Expanding to a new region for an existing cluster

  1. Ensure that priam.create.new.token is true for the region where we want to exapnd.
  2. Create new security groups, IAM Roles, S3 buckets and ASG's for the cluster.
  3. Ensure that IAM Role has permission to access the S3 buckets.
  4. Ensure that Cassandra cluster is healthy and all the Cassandra instances are UP and serving traffic.
  5. Add the required number of instances in the ASG to match other ASG from other region.
  6. Once they join the ring, disable the priam.create.new.token by setting this to false.

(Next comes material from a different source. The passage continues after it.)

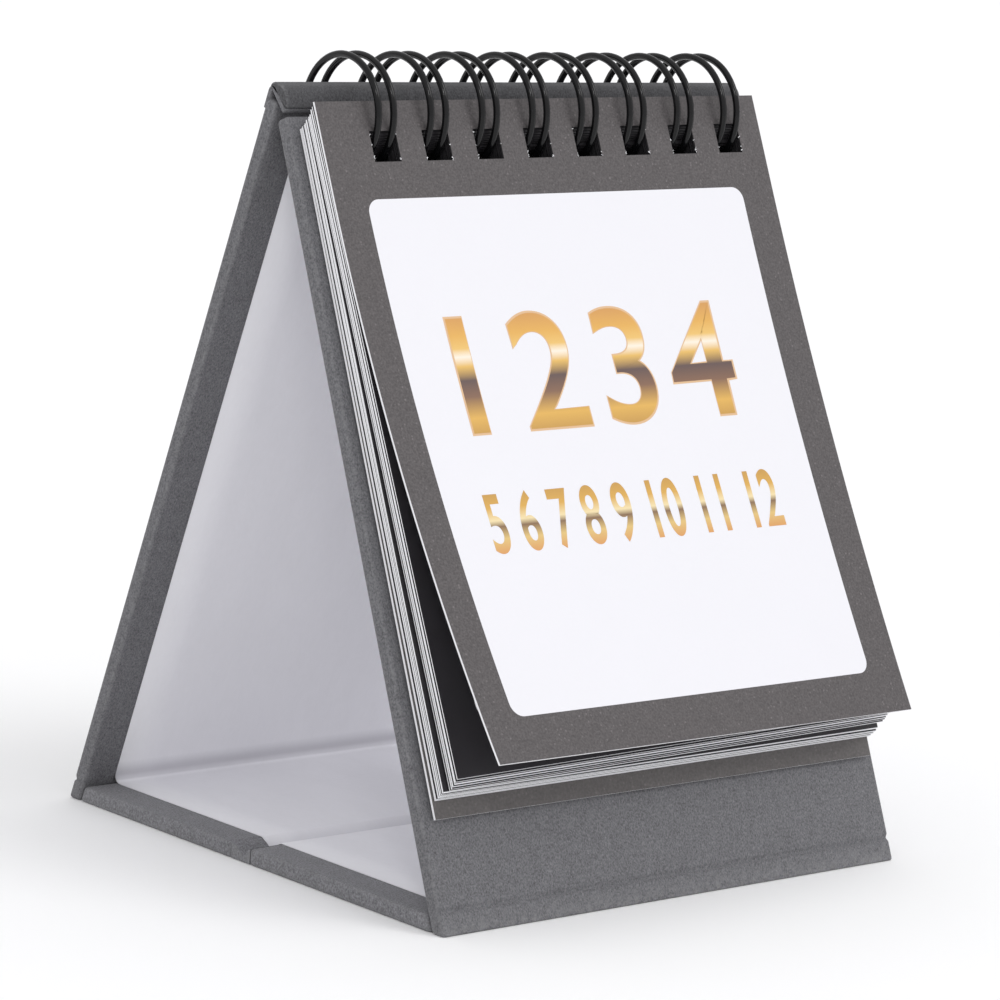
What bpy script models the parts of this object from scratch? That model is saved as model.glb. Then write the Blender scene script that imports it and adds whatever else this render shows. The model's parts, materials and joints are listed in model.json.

  7. Expand the keyspace definition to include this new region. Example: sql cqlsh> DESC KEYSPACE user_keyspace; CREATE KEYSPACE user_keyspace WITH replication = {'class': 'NetworkTopologyStrategy', 'us-east': '3'} AND durable_writes = true; cqlsh> Alter KEYSPACE user_keyspace WITH replication = { 'class': 'NetworkTopologyStrategy', 'us-east': '3', 'us-east-2': '3'};
  8. Run nodetool rebuild on all the instances. Recommendation is to run this on one ASG first, ensure it is finished and then other ASG. This is to avoid huge spike in cross-region streaming between existing Cassandra instances (serving live traffic) and these new instances.
  9. Run nodetool repair on the entire fleet before declaring newly added region available.